§ **Dataset content**
..........
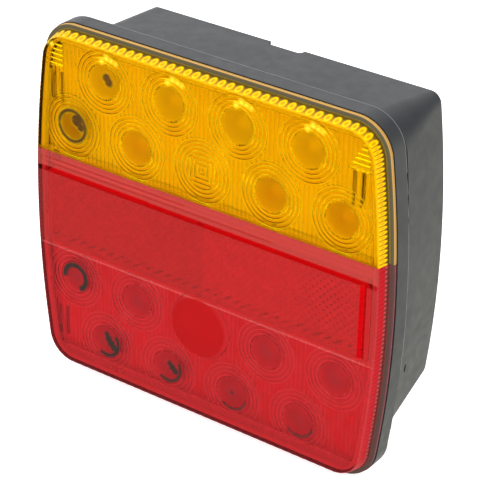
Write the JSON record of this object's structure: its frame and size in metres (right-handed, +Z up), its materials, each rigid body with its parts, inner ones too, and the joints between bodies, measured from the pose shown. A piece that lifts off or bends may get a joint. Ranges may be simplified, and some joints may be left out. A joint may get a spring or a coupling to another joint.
{
  "type": "trailer tail light",
  "caption": "Square trailer rear lamp: amber indicator above, red tail and stop lamp below, reflex reflector strip between, black housing with rear mounting studs.",
  "frame": {"origin": "midway between the two mounting studs, in the plane of the rear mounting face", "axes": "+Z up, +Y rearward along the studs towards the trailer, +X to the right as seen from in front of the lens"},
  "size_m": [0.1104, 0.0488, 0.1],
  "materials": {
    "housing_black": "fine moulded texture, satin black",
    "lens_amber": "clear amber, polished",
    "lens_red": "clear red, polished",
    "seal_rubber": "soft black",
    "reflex_red": "prismatic, clear red",
    "reflex_backing": "pale grey",
    "bezel_white": "satin white",
    "board_dark": "dark green lacquer",
    "led_amber": "pale yellow window in white body",
    "led_red": "clear window in white body",
    "component_black": "moulded epoxy",
    "capacitor_can": "bright",
    "terminal_plastic": "off-white",
    "contact_brass": "plain",
    "zinc_steel": "zinc plated",
    "stud_steel": "zinc plated",
    "stud_seal_rubber": "soft black",
    "grommet_rubber": "soft black",
    "vent_plastic": "black cap"
  },
  "bodies": {
    "root": {"housing": "housing_black", "lens_amber": "lens_amber", "lens_red": "lens_red", "lens_seal": "seal_rubber", "reflex_reflector_left": "reflex_red", "reflex_reflector_right": "reflex_red", "reflex_backing": "reflex_backing", "bezel_amber": "bezel_white", "bezel_red": "bezel_white", "light_divider": "bezel_white", "circuit_board": "board_dark", "led_amber_1": "led_amber", "led_amber_2": "led_amber", "led_amber_3": "led_amber", "led_amber_4": "led_amber", "led_amber_5": "led_amber", "led_amber_6": "led_amber", "led_amber_7": "led_amber", "led_amber_8": "led_amber", "led_red_1": "led_red", "led_red_2": "led_red", "led_red_3": "led_red", "led_red_4": "led_red", "led_red_5": "led_red", "led_red_6": "led_red", "led_red_7": "led_red", "led_red_8": "led_red", "resistor_1": "component_black", "resistor_2": "component_black", "resistor_3": "component_black", "resistor_4": "component_black", "resistor_5": "component_black", "resistor_6": "component_black", "diode_1": "component_black", "diode_2": "component_black", "diode_3": "component_black", "led_driver": "component_black", "capacitor": "capacitor_can", "terminal_block": "terminal_plastic", "terminal_pins": "contact_brass", "board_screws": "zinc_steel", "mounting_stud_left": "stud_steel", "mounting_stud_right": "stud_steel", "stud_seal_left": "stud_seal_rubber", "stud_seal_right": "stud_seal_rubber", "cable_grommet": "grommet_rubber", "breather_vent": "vent_plastic"}
  },
  "joints": []
}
..........
§ **Problem statement**
Give the listing above again, word for word.

§ **Exercise output**
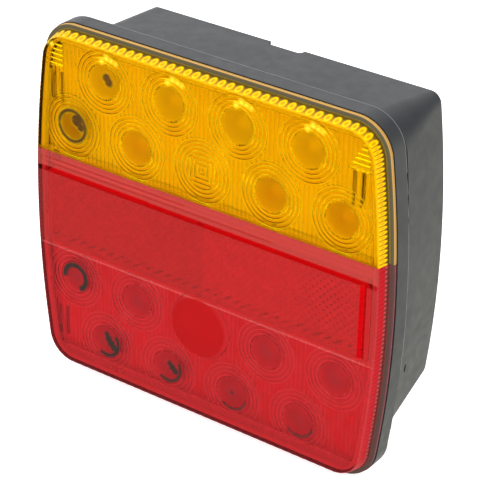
Write the JSON record of this object's structure: its frame and size in metres (right-handed, +Z up), its materials, each rigid body with its parts, inner ones too, and the joints between bodies, measured from the pose shown. A piece that lifts off or bends may get a joint. Ranges may be simplified, and some joints may be left out. A joint may get a spring or a coupling to another joint.
{
  "type": "trailer tail light",
  "caption": "Square trailer rear lamp: amber indicator above, red tail and stop lamp below, reflex reflector strip between, black housing with rear mounting studs.",
  "frame": {"origin": "midway between the two mounting studs, in the plane of the rear mounting face", "axes": "+Z up, +Y rearward along the studs towards the trailer, +X to the right as seen from in front of the lens"},
  "size_m": [0.1104, 0.0488, 0.1],
  "materials": {
    "housing_black": "fine moulded texture, satin black",
    "lens_amber": "clear amber, polished",
    "lens_red": "clear red, polished",
    "seal_rubber": "soft black",
    "reflex_red": "prismatic, clear red",
    "reflex_backing": "pale grey",
    "bezel_white": "satin white",
    "board_dark": "dark green lacquer",
    "led_amber": "pale yellow window in white body",
    "led_red": "clear window in white body",
    "component_black": "moulded epoxy",
    "capacitor_can": "bright",
    "terminal_plastic": "off-white",
    "contact_brass": "plain",
    "zinc_steel": "zinc plated",
    "stud_steel": "zinc plated",
    "stud_seal_rubber": "soft black",
    "grommet_rubber": "soft black",
    "vent_plastic": "black cap"
  },
  "bodies": {
    "root": {"housing": "housing_black", "lens_amber": "lens_amber", "lens_red": "lens_red", "lens_seal": "seal_rubber", "reflex_reflector_left": "reflex_red", "reflex_reflector_right": "reflex_red", "reflex_backing": "reflex_backing", "bezel_amber": "bezel_white", "bezel_red": "bezel_white", "light_divider": "bezel_white", "circuit_board": "board_dark", "led_amber_1": "led_amber", "led_amber_2": "led_amber", "led_amber_3": "led_amber", "led_amber_4": "led_amber", "led_amber_5": "led_amber", "led_amber_6": "led_amber", "led_amber_7": "led_amber", "led_amber_8": "led_amber", "led_red_1": "led_red", "led_red_2": "led_red", "led_red_3": "led_red", "led_red_4": "led_red", "led_red_5": "led_red", "led_red_6": "led_red", "led_red_7": "led_red", "led_red_8": "led_red", "resistor_1": "component_black", "resistor_2": "component_black", "resistor_3": "component_black", "resistor_4": "component_black", "resistor_5": "component_black", "resistor_6": "component_black", "diode_1": "component_black", "diode_2": "component_black", "diode_3": "component_black", "led_driver": "component_black", "capacitor": "capacitor_can", "terminal_block": "terminal_plastic", "terminal_pins": "contact_brass", "board_screws": "zinc_steel", "mounting_stud_left": "stud_steel", "mounting_stud_right": "stud_steel", "stud_seal_left": "stud_seal_rubber", "stud_seal_right": "stud_seal_rubber", "cable_grommet": "grommet_rubber", "breather_vent": "vent_plastic"}
  },
  "joints": []
}